Maybe try clearing your browser cache; I don't believe Thanks is tied to rep levels, membership type, or particular forums.  

I've occasionally noticed a problem with it to, but it usually clears up by reloading the page.


----------



## Bob Hubbard (Jan 13, 2009)

I'll try recalulating things.  Clear your cache and try again.  Everyone has permissions to use the system.


----------



## Tez3 (Jan 13, 2009)

stevebjj said:


> Well, I got the error message as well when trying to thank Xue Sheng in the crosstraining thread. I tried thanking Tez here and it worked, and then when I went back to the crosstraining thread, in spite of the error message, it seems to have worked there, as well.
> 
> Strange.


 
It is indeed, it was you I was trying to thank!! on the cross training thread too!


----------



## 14 Kempo (Jan 13, 2009)

I had the same issue the first time I tried as well. But I'm stubborn as hell and it eventually worked.


----------



## Tez3 (Jan 13, 2009)

14 Kempo said:


> I had the same issue the first time I tried as well. But I'm stubborn as hell and it eventually worked.


 

Lol, it seems to turn up eventually though. I am a complete klutz on computers, I'm trying to get a computer course through work, we have this European Driving licence things for computers, hoping it will explain things like 'clearing your cache' so I can doing without asking and sounding stupid lol!
http://www.ecdl.org/publisher/index.jsp


----------



## 14 Kempo (Jan 13, 2009)

Tez3 said:


> Lol, it seems to turn up eventually though. I am a complete klutz on computers, I'm trying to get a computer course through work, we have this European Driving licence things for computers, hoping it will explain things like 'clearing your cache' so I can doing without asking and sounding stupid lol!
> http://www.ecdl.org/publisher/index.jsp


 
One way for those that aren't in the know ... reboot the computer. If it is Windows, restart.


----------



## KempoGuy06 (Jan 13, 2009)

i try to thank someone and the button will disappear and after a few seconds the page will reload and the thanks will appear at the bottom of the post. 
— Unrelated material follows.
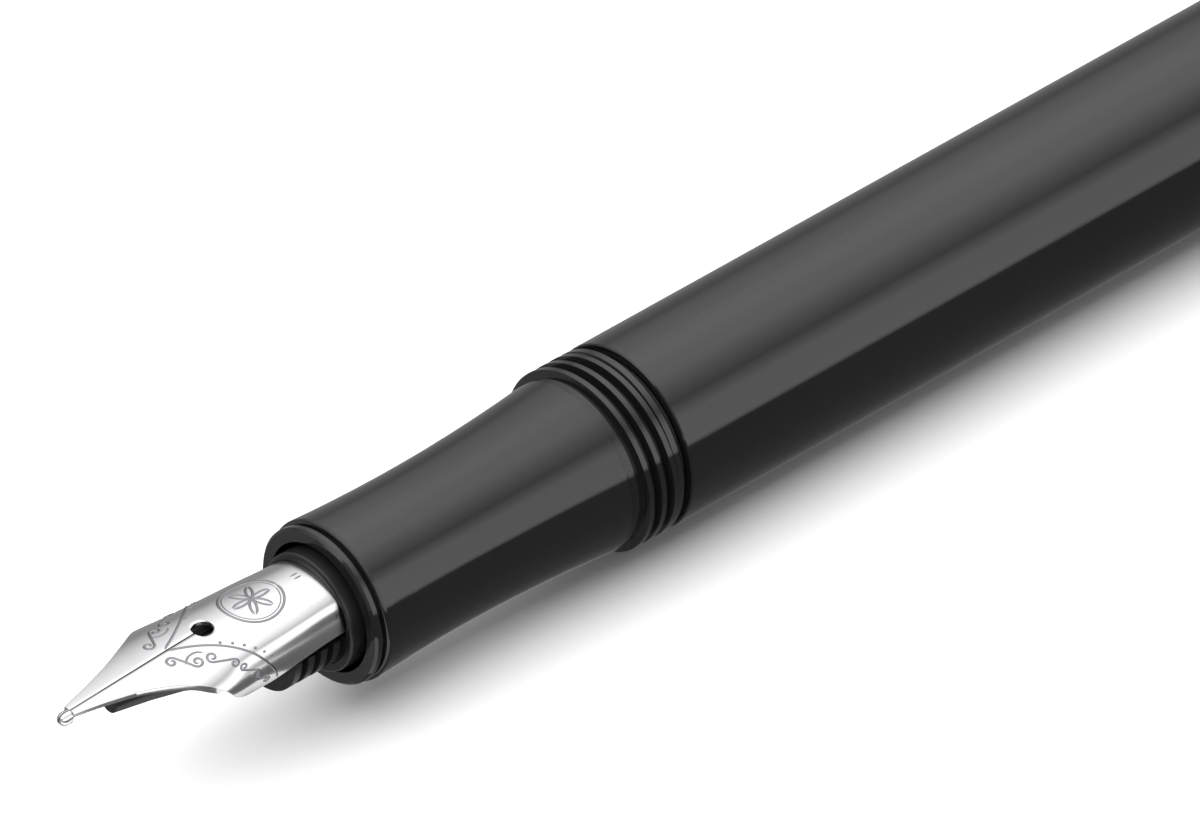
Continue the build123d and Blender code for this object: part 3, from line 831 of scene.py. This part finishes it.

when it was first put into affect it would happen in an instant no delay

B


----------



## arnisador (Jan 13, 2009)

Rep. doesn't work everywhere, but thanks does, I think?


----------



## Bob Hubbard (Jan 13, 2009)

yup


----------



## Sukerkin (Jan 13, 2009)

Aye, it is simply a case of all the elements of the page not being refreshed when it loads.  I get it quite regularly - the mysterious disappearing Thanks button that is :lol:.  A quick hit of F5 usually gets things running again.


----------